De quando o sensacionalismo jornalístico se junta ao academismo activista

Chamamos a atenção muito rápida e brevemente para mais uma apontamento a que infelizmente já estamos habituados e que, neste caso, junta o sensacionalismo e a falta de seriedade do mundo jornalístico com o academismo activista. Foi hoje noticiado no jornal Público, com direito até a destaque principal na capa, um estudo da investigadora Ana Rita Alves, do CES, em Coimbra, que permitiu, aparentemente, aos jornalistas — ou à própria autora — chegar à conclusão de que “ciganos têm 43 vezes mais probabilidade de serem mortos pela polícia” e “pessoas negras 21 vezes mais probabilidade de ser morta pelas autoridades do que uma pessoa não negra”.

Ora, ditas as coisas assim, o caso seria grave. Mas grave como? O que passa pela cabeça de um incauto, um leigo ou um comum mortal ao ler tais asserções tão cruas? Que a polícia, conforme a cor da pele ou traço étnico de outra espécie, tende a abrir fogo mais facilmente — somente e apenas somente devido a isso? Não. Ao que tudo indica (v.d. https://sicnoticias.pt/pais/2024-03-18-Estudo-diz-que-ciganos-tem-43-vezes-mais-probabilidade-de-serem-mortos-pela-policia-aaadf876), não é isso que o estudo diz. De todo.

O que o estudo faz é simplesmente comparar a desproporção entre a representação de ciganos e negros nesse conjunto de vítimas com a sua representação na população em geral.

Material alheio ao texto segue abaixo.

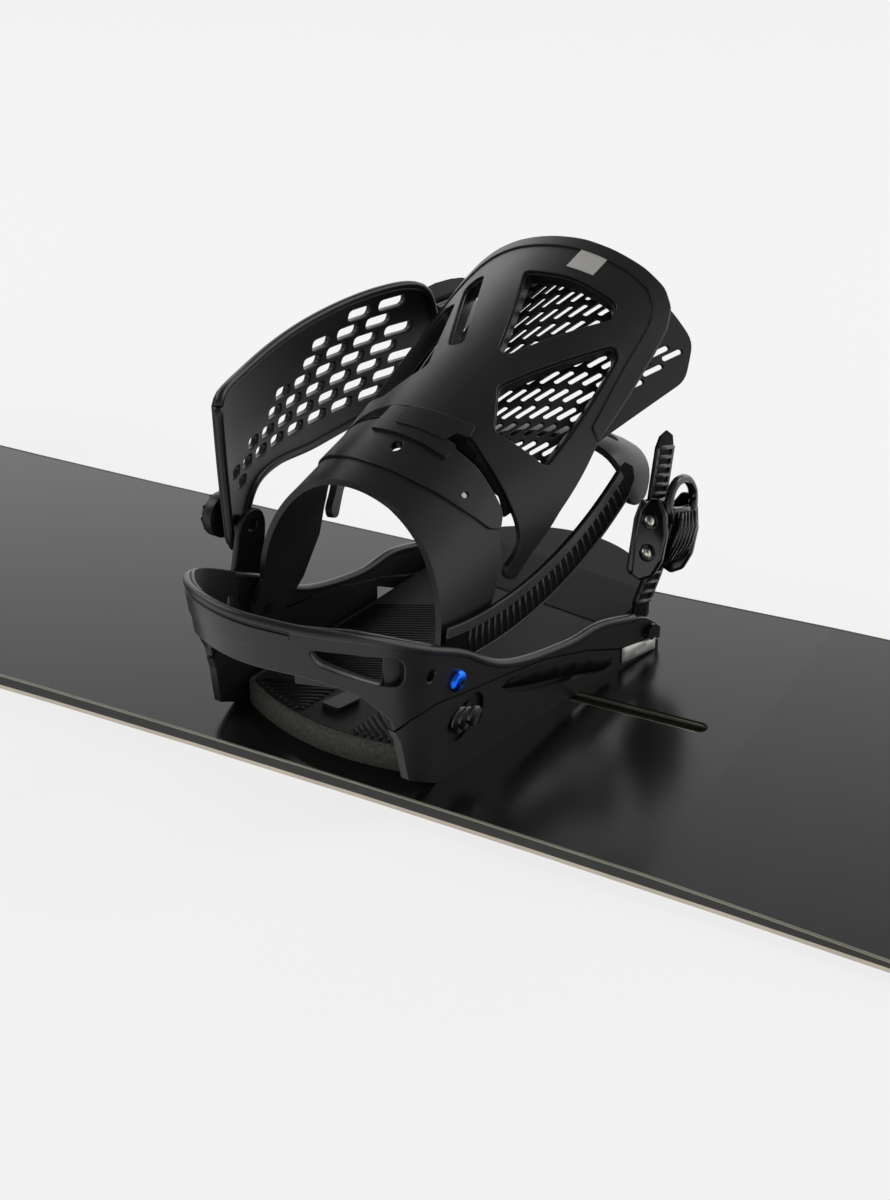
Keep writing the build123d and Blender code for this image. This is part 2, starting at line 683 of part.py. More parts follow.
with BuildPart() as toe_buckle:
    add(buckle(TOE_LADDER, TOE_BUCKLE_Y))

with BuildPart() as toe_lever:
    add(lever(TOE_LADDER, TOE_BUCKLE_Y))


# ================================================================ labels and files
board = {
    "board_base": board_base,
    "board_steel_edges": board_edges,
    "board_core": board_core,
    "board_sidewalls": board_sidewalls,
    "board_topsheet": board_topsheet,
}
binding = {
    "baseplate": baseplate,
    "heel_hoop": heel_hoop,
    "footbed": footbed,
    "heel_pad": heel_pad,
    "toe_pad": toe_pad,
    "channel_disc": disc,
    "channel_bolts": channel_bolts,
    "channel_nuts": channel_nuts,
    "frame_bolts": frame_bolts,
    "pivot_screws": pivot_screws,
    "highback_shell": highback_shell,
    "highback_liner": highback_liner,
    "heel_band": heel_band,
    "lean_adjuster": lean_adjuster,
    "highback_screws": highback_screws,
    "highback_label": highback_label,
    "ankle_pad": ankle_pad,
    "ankle_arm": ankle_arm,
    "ankle_knob": ankle_knob,
    "ankle_buckle": ankle_buckle,
    "ankle_lever": ankle_lever,
    "ankle_ladder": ankle_ladder,
    "toe_strap": toe_strap,
    "toe_buckle": toe_buckle,
    "toe_lever": toe_lever,
    "toe_ladder": toe_ladder,
}

os.makedirs("parts", exist_ok=True)
for name, piece in board.items():
    piece.part.label = name
    export_step(piece.part, f"parts/{name}.step")

pairs = {name: piece.part.moved(RIGHT_FOOT) for name, piece in binding.items()}
pairs["channel_track"] = channel_track.part
for name, right in pairs.items():
    right.label = f"right_{name}"
    export_step(right, f"parts/right_{name}.step")
    left = right.mirror(Plane.YZ)
    left.label = f"left_{name}"
    export_step(left, f"parts/left_{name}.step")
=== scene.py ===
import json
import math

import bmesh
import bpy
import numpy as np
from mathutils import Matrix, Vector
from mathutils.geometry import delaunay_2d_cdt
from mathutils.kdtree import KDTree


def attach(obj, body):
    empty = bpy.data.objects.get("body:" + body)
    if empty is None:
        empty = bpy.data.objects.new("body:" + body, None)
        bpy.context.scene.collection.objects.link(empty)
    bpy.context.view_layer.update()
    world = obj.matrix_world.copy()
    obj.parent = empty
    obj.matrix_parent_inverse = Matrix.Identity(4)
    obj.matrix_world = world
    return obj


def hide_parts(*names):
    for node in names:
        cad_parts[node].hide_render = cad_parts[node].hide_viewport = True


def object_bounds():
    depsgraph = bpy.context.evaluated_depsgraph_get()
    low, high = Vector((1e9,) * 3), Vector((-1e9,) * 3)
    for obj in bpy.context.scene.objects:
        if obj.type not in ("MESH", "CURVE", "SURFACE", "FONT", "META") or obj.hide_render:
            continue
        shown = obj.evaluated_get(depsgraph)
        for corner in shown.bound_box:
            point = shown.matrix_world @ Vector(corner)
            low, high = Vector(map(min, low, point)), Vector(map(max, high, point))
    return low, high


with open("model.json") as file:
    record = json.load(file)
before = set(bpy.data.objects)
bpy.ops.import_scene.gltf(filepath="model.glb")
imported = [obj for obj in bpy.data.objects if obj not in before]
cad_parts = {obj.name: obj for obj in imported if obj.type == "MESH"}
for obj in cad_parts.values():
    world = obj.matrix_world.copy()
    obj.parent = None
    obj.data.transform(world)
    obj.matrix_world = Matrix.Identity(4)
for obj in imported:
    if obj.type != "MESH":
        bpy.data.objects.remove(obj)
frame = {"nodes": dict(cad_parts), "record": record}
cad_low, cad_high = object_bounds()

scene = bpy.context.scene
MM = 0.001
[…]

Achando portanto muito mais vítimas, proporcionalmente falando, do que seria expectável conforme o seu peso na população, sugere que isso revelará um viés racial. Ora isto é completamente inexacto, abusivo, ingénuo, sensacionalista e anti-científico. Não é possível fazer um exercício destes sem constatar um facto estatístico, comportável facilmente através de estatísticas das populações prisionais, as únicas em relação às quais temos dados étnicos, que é a sobrerepresentação dessas minorias na prática de crimes — nomeadamente de criminalidade grave que envolva resposta armada da parte da polícia — em relação à população em geral.

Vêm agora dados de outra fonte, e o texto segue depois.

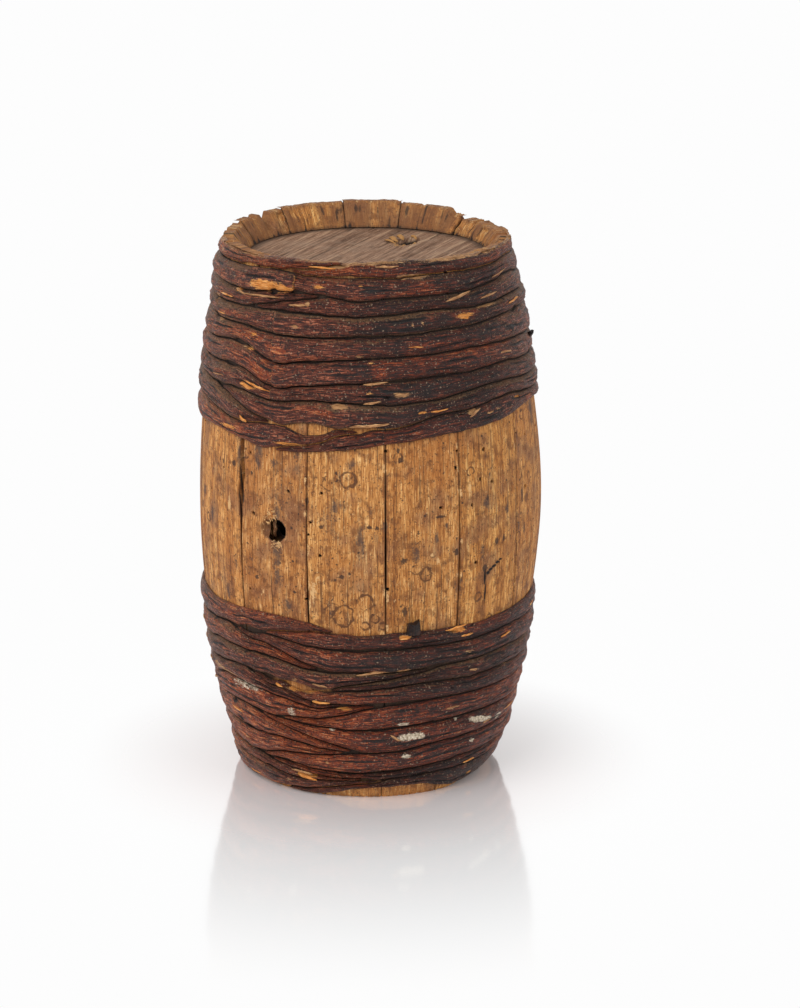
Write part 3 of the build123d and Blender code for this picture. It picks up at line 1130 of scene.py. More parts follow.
@dataclass
class Head:
    """One head of three boards, sawn across the keg and let into the croze."""

    name: str
    level: float
    facing: int
    run: float = 97.0
    middle_board: float = 38.0
    board_gap: float = 0.2
    thickness: float = 7.0
    bevel: float = 6.0
    clearance: float = 0.15
    grid: float = 0.7
    sunk: float = 0.25
    grain_shift: float = 91.0
    knot_depth: float = 3.6
    knot: Triple | None = None

    def build_board(self, number: int, low: float, high: float) -> Mesh:
        """Make one board from a grid that is drawn in to the head's circle.

        Args:
            number: the board's place.
            low: its first edge, across the run of the boards.
            high: its other edge.

        Returns:
            The board's mesh in millimetres.
        """
        inner = FORM.outside(self.level) - FORM.end_wall
        radius = inner + FORM.croze_depth - self.clearance
        low, high = max(low, -radius * 0.997), min(high, radius * 0.997)
        mesh = bmesh.new()
        bmesh.ops.create_grid(mesh, x_segments=round(2 * radius / self.grid),
                              y_segments=round((high - low) / self.grid), size=0.5)
        marks = painted_layers(mesh, "marks")[0]
        for vert in mesh.verts:
            across = (low + high) / 2 + vert.co.y * (high - low)
            vert.co = (2 * vert.co.x * sqrt(radius ** 2 - across ** 2), across, 0)
        made = bmesh.ops.extrude_face_region(mesh, geom=mesh.faces[:])
        back = [item for item in made["geom"] if isinstance(item, bmesh.types.BMVert)]
        for vert in back:
            reach = hypot(vert.co.x, vert.co.y)
            slope = min(1.0, max(0.0, (inner - self.clearance - reach) / self.bevel))
            vert.co.z = -FORM.head_edge - slope * (self.thickness - FORM.head_edge)
        under = set(back)
        for vert in mesh.verts:
            along, across, z = vert.co
            if vert not in under:
                edge = min(across - low, high - across)
                z = -self.sunk - 0.3 * smooth(edge, 0.7, 0.0)
                z += 0.12 * wobble(number + 11, across * 0.5, along * 0.03)
                z += 0.16 * wobble(number + 15, across * 0.06, along * 0.02)
                check = wobble(number + 19, across * 0.9, along * 0.035)
                split = smooth(check, 0.42, 0.6)
                z -= 0.5 * split
                # Board edges are darkened as dirt at the joints, and splits as painted shade
                grime_and_shade = max(0.55 * smooth(edge, 0.7, 0.1), 0.9 * split)
                # The head's outer edge, under the rim, is painted darker as shade
                rim = smooth(hypot(along, across), inner - 6, inner) * 0.75
                vert[marks] = (0, max(grime_and_shade, rim), 0, 0)
                if self.knot:
                    z = self.knot_hole(vert, marks, along, across, z)
            vert.co.z = z
        lay_grain(mesh, lambda vert: (vert.co.y + number * self.grain_shift + self.level,
                                      vert.co.x))
        return mesh

    def knot_hole(self, vert: bmesh.types.BMVert, layer: object, along: float, across: float,
                  z: float) -> float:
        """Sink the hollow of a fallen knot, painted dark as shade, with torn wood on one side.

        Args:
            vert: point of the board's face.
            layer: the marks layer.
            along: its place along the boards.
            across: its place across them.
            z: its height so far.

        Returns:
            Its new height.
        """
        side, reach, size = self.knot
        angle = radians(FRONT + side - self.run)
        off_x = along - reach * cos(angle)
        off_y = across - reach * sin(angle)
        near = hypot(off_x / 2.2, off_y) / size + 0.25 * wobble(51, off_x * 0.5, off_y * 0.9)
        if near < 1.7:
            hollow = smooth(near, 1.05, 0.75)
            torn = smooth(near, 1.7, 1.0) * smooth(off_x, 4.0, -3.0)
            # The knot hole is painted dark as shade
            vert[layer] = (0, 0.4 * hollow, 0.6 * torn * (1 - hollow), hollow)
            return z - self.knot_depth * hollow + 1.3 * torn * abs(wobble(52, off_x, off_y * 1.3))
        return z

    def build(self) -> None:
        """Build, turn and dress the three boards."""
        half, edge = self.middle_board / 2, 200.0
        gap = self.board_gap / 2
        spans = ((-edge, -half - gap), (-half + gap, half - gap), (half + gap, edge))
        for number, (low, high) in enumerate(spans, start=1):
            mesh = self.build_board(number, low, high)
            turned = Matrix.Rotation(radians(self.run), 4, "Z")
            if self.facing < 0:
                turned = Matrix.Rotation(pi, 4, "X") @ turned
            place = Matrix.Translation((0, 0, self.level)) @ turned
            bmesh.ops.transform(mesh, matrix=place, verts=mesh.verts)
            node = f"{self.name}_board_{number}"
            finish_piece(mesh, f"sawn_{node}", HEAD_WOOD.material(), (node,))


# What a strip is painted with: the layers that its finish reads
Look = tuple[tuple[str, tuple[float, float, float, float]], ...]
DRY: Look = (("wear", (0.0, 0.0, 0.0, 1.0)), ("age", (0.4, 0.9, 0.0, 1.0)))
BRIGHT: Look = (("wear", (0.75, 0.0, 0.0, 1.0)), ("age", (0.5, 0.4, 0.0, 1.0)))
SPLIT_HEAD: Look = (("marks", (0.0, 0.0, 0.75, 0.0)),)
FRAYED: Look = (("marks", (0.0, 0.0, 0.6, 0.0)), ("wear", (0.45, 0.0, 0.0, 0.0)),
                ("tint", (1.0, 1.0, 1.0, 1.0)))
TONGUE: Look = (("marks", (0.0, 0.0, 0.35, 0.0)), ("wear", (1.0, 0.0, 0.3, 0.6)),
                ("tint", (1.0, 1.0, 1.0, 1.0)))


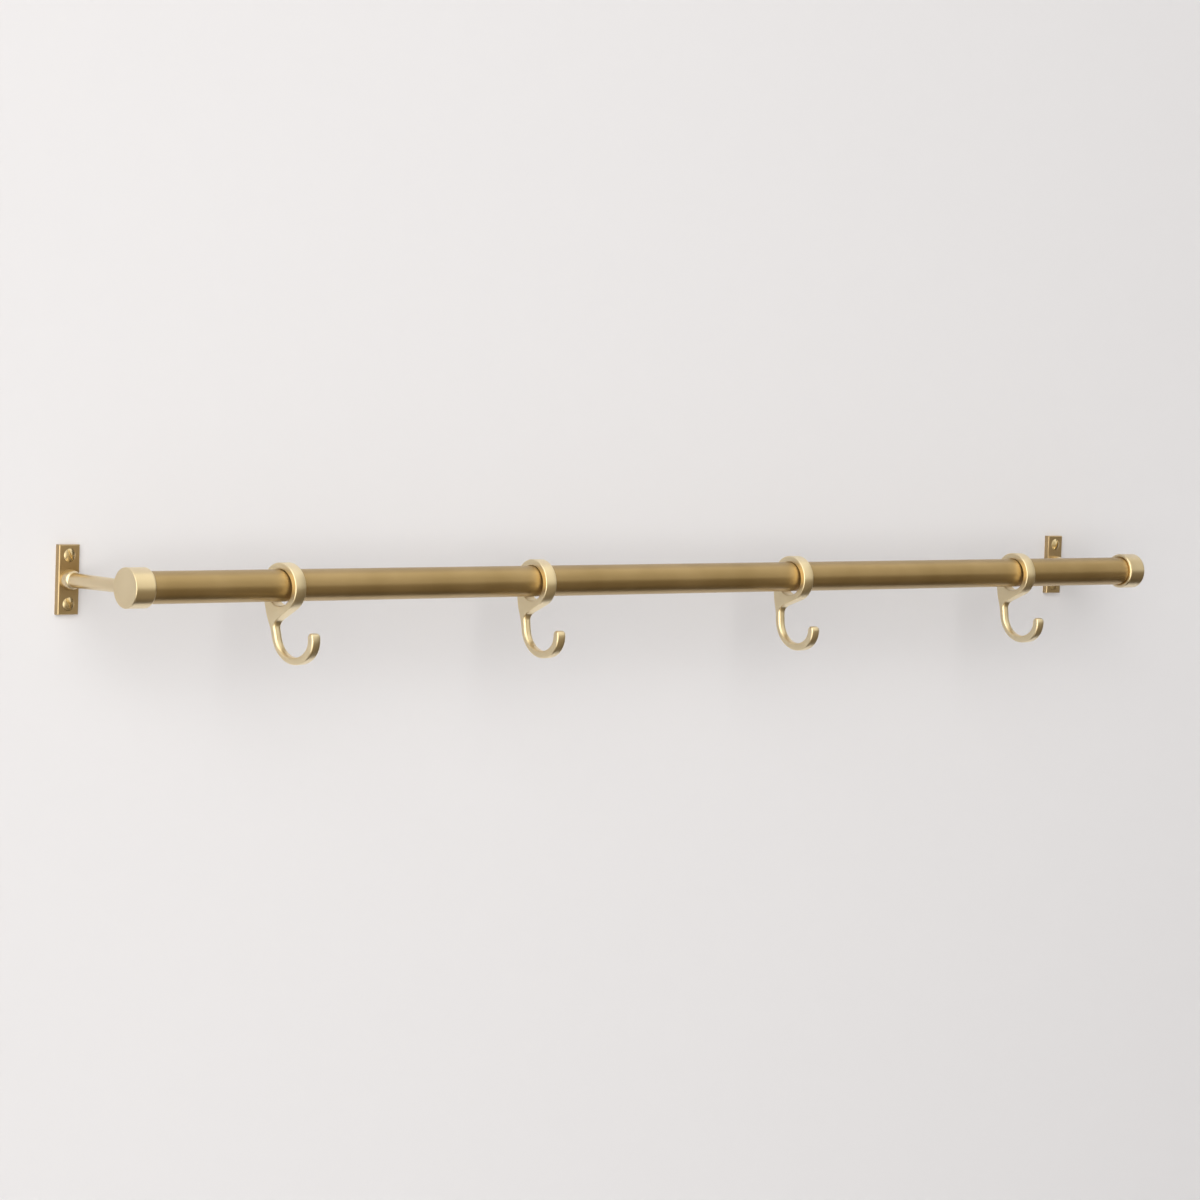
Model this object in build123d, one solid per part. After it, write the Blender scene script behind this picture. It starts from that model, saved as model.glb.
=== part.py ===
from build123d import *
import os
from math import atan2, cos, degrees, radians, sin, sqrt

# Wall-mounted hanging rail in satin brass: a tube between two turned end caps, held off the
# wall by two turned arms on screwed plates, with four cast hooks that slide along the tube.
# The origin is on the wall, midway between the two plates and level with the tube's axis.
# +X runs along the rail to the right as seen from the room, +Y goes into the wall, +Z is up.
# All sizes are in millimetres.

# Rail tube
rail_length = 900.0          # over the outer faces of the two end caps
tube_diameter = 20.0
tube_wall = 1.5
standoff = 75.0              # from the wall to the tube's axis

# End caps
cap_wall = 2.45              # round the tube
cap_length = 15.0
cap_floor = 2.5              # solid end that closes the tube
cap_fit = 0.05               # radial clearance of the tube in the cap
cap_face_round = 0.7
cap_lip_round = 1.3
cap_mouth_chamfer = 0.6

# Arms
arm_root_diameter = 9.2
arm_end_diameter = 8.2
arm_seat_depth = 1.0         # how deep the arm's shoulder sits in the back of the cap
arm_seat_fit = 0.05          # radial clearance of the shoulder in its seat
foot_diameter = 12.8
foot_rim = 1.2               # straight edge of the foot, next to the plate
foot_rise = 6.0
foot_blend = 1.4
spigot_diameter = 6.0
spigot_reach = 4.5           # how far the spigot goes in past the arm's shoulder
spigot_fit = 0.05

# Wall plates
plate_width = 15.0
plate_height = 43.0
plate_thickness = 4.0
plate_edge = 0.5
screw_spacing = 30.0
hole_play = 0.15             # radial, round every screw in the plates

# Wood screws that hold the plates to the wall
wood_screw_diameter = 4.2    # over the thread, which starts at the wall
wood_screw_neck = 3.2        # plain shank inside the plate
wood_screw_runout = 0.5      # taper from the neck to the thread
wood_screw_head = 8.3
wood_screw_length = 32.0     # from the head's rim to the point
wood_screw_dome = 1.4
wood_screw_point = 5.0
wood_slot_width = 1.1
wood_slot_depth = 1.3
wood_slot_turns = (62.0, 68.0, 118.0, 55.0)

# Machine screws that hold the arms to the plates, from behind
arm_screw_diameter = 5.0
arm_screw_head = 9.5
arm_screw_length = 13.0
arm_screw_fit = 0.05
arm_screw_sink = 0.2         # how far the head lies below the back of the plate
arm_slot_width = 1.2
arm_slot_depth = 1.1
tapping_room = 1.5           # hole left free past the screw's end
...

Deixemos de parte a discussão de “porque é que é assim”: pode ser por razões culturais, viés social, racismo, tudo o mais, mas o facto é que o é. E essa sobrepresentação, obviamente, torna-se um dado fundamental da questão, que, se colocada devidamente na equação, anula por inteiro o relevo da conclusão original e a suposição de que existiria um viés racial da parte da polícia ao usar a força. Só é possível determinar isso se se proceder a estudos muito detalhados, que os académicos portugueses em geral não estão para fazer — para a FCT meia dúzia de tretas sobre coisas “estruturais” e “sistémicas” chega — e muito menos os jornalistas — dado que o seu público também é manso, quanto mais sensacionalismo melhor —: tais estudos exigiriam comparação de situações exactamente iguais ou muito semelhantes que requeressem uso de força, para se determinar se existia um padrão diferente quando os infractores eram de uma raça ou de outra. Isto não foi feito.

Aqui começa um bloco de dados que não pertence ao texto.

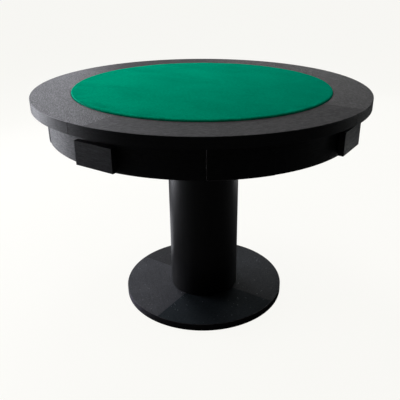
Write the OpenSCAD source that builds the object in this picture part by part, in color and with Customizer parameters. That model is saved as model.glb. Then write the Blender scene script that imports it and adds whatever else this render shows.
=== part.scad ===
// Round pedestal poker table: a ring-shaped wooden top round a loose felt-covered insert, a curved apron
// with four pull-out cup and chip drawers, and a tubular column on a round base.
// Millimetres. The origin is the centre of the base on the floor, +Z is up, and the drawers lie on X and Y.

/* [Table] */
// Diameter of the top over its edge band
top_d = 1100; // [1080:10:1160]
// Height of the ring's upper face above the floor
table_h = 775; // [740:5:800]

/* [Top] */
// Width of the ring, from the edge band to the felt well
ring_w = 122; // [110:1:130]
// Thickness of the ring boards
ring_t = 18; // [18:0.5:22]
// Thickness of the full disc under the ring
sub_top_t = 15; // [12:1:18]
// Thickness of the edge band glued round the rim
band_t = 2; // [1.5:0.5:3]
// How far the edge band's joints are turned from the ring's joints, in degrees
band_turn = -6; // [-12:1:12]

/* [Felt insert] */
// Clearance between the felt and the wall of its well
insert_gap = 1.2; // [1:0.1:3]
// Thickness of the insert's board
insert_board_t = 12; // [9:1:14]
// Thickness of the foam under the felt
foam_t = 9.6; // [6:0.2:12]
// Rounding of the foam's upper edge
foam_r = 5; // [3:0.5:8]
// Thickness of the felt
felt_t = 1.2; // [0.8:0.1:2]
// How far the felt wraps back under the board
felt_wrap = 30; // [20:1:60]

/* [Apron] */
// Outside diameter of the apron
apron_d = 1010; // [1000:5:1020]
// Depth of the apron below the top
apron_h = 99; // [96:1:110]
// Thickness of the curved apron boards
apron_t = 15; // [12:1:15]
// Angle covered by each splice panel between two apron boards
splice_angle = 21; // [16:1:26]
// How far a splice panel stands proud of the apron
splice_proud = 1.5; // [0.5:0.1:3]

/* [Drawers] */
// Width of a drawer's flat face
face_w = 133; // [126:1:140]
// Height of a drawer's flat face
face_h = 70; // [68:1:76]
// How far the face stops above the apron's lower edge
face_lift = 6; // [0:0.5:8]
// Thickness of a drawer's flat face
face_t = 18; // [15:1:20]
// Width of the tray behind the face
tray_w = 114; // [112:1:116]
// Height of the tray
tray_h = 46; // [44:1:47]
// Length of the tray
tray_l = 300; // [290:1:302]
// How far a drawer pulls out before its stop lugs meet the apron
travel = 230; // [220:1:230]
// Inside diameter of the cup
cup_d = 75; // [70:1:76]
// Width of a chip trough
chip_d = 42; // [40:0.5:42]
// Length of a chip trough
trough_l = 110; // [80:1:112]

/* [Column] */
// Outside diameter of the column
column_d = 250; // [220:5:280]
// Wall of the column tube
column_wall = 12; // [8:1:15]
// Thickness of the discs that plug the tube's ends
plug_t = 25; // [18:1:30]
// Diameter of the mounting disc between column and top
mount_d = 400; // [360:10:404]
// Thickness of the mounting disc
mount_t = 25; // [20:1:28]

/* [Base] */
// Diameter of the base over its edge band
base_d = 590; // [560:10:640]
// Thickness of the base board
base_t = 22; // [20:1:28]
// Thickness of the veneered panels on the base board
veneer_t = 3; // [2:0.5:4]
// How far the glides hold the base above the floor
glide_h = 2; // [1:0.5:4]

/* [Hidden] */
$fn = 120;
// Clearances: between glued curved faces, between butted panels, and round a screw in its hole
skin_gap = 0.1;
joint_gap = 0.3;
hole_gap = 0.1;
edge_r = 1.2; // rounding of outside corners
arris = 0.8; // chamfer of small corners

// Heights
base_z = glide_h;
veneer_z = base_z + base_t;
foot_z = veneer_z + veneer_t; // upper face of the base, where the column stands
ring_z = table_h - ring_t;
sub_top_z = ring_z - sub_top_t;
mount_z = sub_top_z - mount_t;
apron_z = sub_top_z - apron_h;
board_z = ring_z + felt_t;
foam_z = board_z + insert_board_t;

// Radii
ring_ro = top_d / 2 - band_t;
well_r = ring_ro - ring_w;
felt_r = well_r - insert_gap;
apron_ro = apron_d / 2;
apron_ri = apron_ro - apron_t;
block_t = 33;
block_ro = apron_ri - skin_gap;
block_ri = block_ro - block_t;
block_angle = splice_angle + 10;
base_ro = base_d / 2 - band_t;

// Drawer, measured along its own pull direction from the table's axis
face_x = apron_ro + 0.5; // back of the flat face
face_z = apron_z + face_lift;
tray_x = face_x - tray_l; // rear end of the tray
tray_z = apron_z + 12;
tray_top = tray_z + tray_h;
cup_x = face_x - 55;
cup_wall = 1.2;
cup_flange = 5; // how far the cup's rim overlaps the tray
cup_hole_r = cup_d / 2 + cup_wall + 0.3;
cup_floor = 2; // how far the cup stays above the tray's underside
trough_x = cup_x - cup_hole_r - 14; // outer end of the chip troughs
trough_y = chip_d / 2 + 2;
trough_z = tray_z + 30; // centre of a trough's half-round bottom
tail_l = 65; // open frame at the tray's rear end
tail_bar = 16;
lug_h = 11; // height of the stop lugs on the tray
lug_l = 10;
lug_x = sqrt(pow(apron_ri, 2) - pow(tray_w / 2, 2)) - 0.6 - travel - lug_l;
groove_z = tray_z + 17.7;
groove_h = 10.6;
groove_d = 6;
dowel_d = 8;
dowel_l = 30;
dowel_y = 43;
dowel_z = tray_z + 23;

// Opening in the apron and the guides behind it
slide_gap = 2;
opening_w = tray_w + 2 * slide_gap;
opening_z = apron_z + 8;
opening_h = 56;
guide_t = 15;
guide_x = 215;
guide_h = sub_top_z - apron_z - 7;
strip_h = 10;
strip_w = slide_gap + groove_d - 0.5;

// Fasteners
screw_d = 4.5;
screw_head_d = 9;
screw_head_h = 3;
screw_sink = 1; // how far the apron screws' heads lie below the splice blocks' curved faces
long_screw = 45;
short_screw = 35;
apron_screw = 42;
rod_d = 12;
rod_hole_d = 14;
nut_af = 19; // across flats
nut_h = 10;
washer_d = 37;
washer_h = 3;
tie_pocket_d = 42;
tie_pocket_h = nut_h + washer_h + 1;
glide_d = 30;
glide_pocket = 3;
glide_count = 6;
glide_circle_r = 260;
plug_screw_r = 90;
mount_screw_r = 165;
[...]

Logo, não existe, em toda a honestidade, qualquer conclusão possível a tirar de qualquer viés racial. O que existe é o corolário da sobre-representação dessas minorias étnicas na prática de certos tipos de crime e por conseguinte a sua infeliz sobrerepresentação também nas vítimas do uso da força policial. Nos Estados Unidos, embora a imprensa também seja amiga do sensacionalismo, já estão mais vacinados contra estas matérias há muitas décadas, dado que o problema racial é mais abertamente discutido. Não é assim tão fácil passar estatísticas desonestas e falaciosas deste tipo e esperar que todo o povo engula mansamente. Aqui, esperamos que um dia, ou a começar desde já, também saibamos destrinçar o trabalho horrível, desonesto, de autêntica banha-da-cobra, feito em geral pelos jornalistas sozinhos mas por vezes tendo a colaboração da academia activista.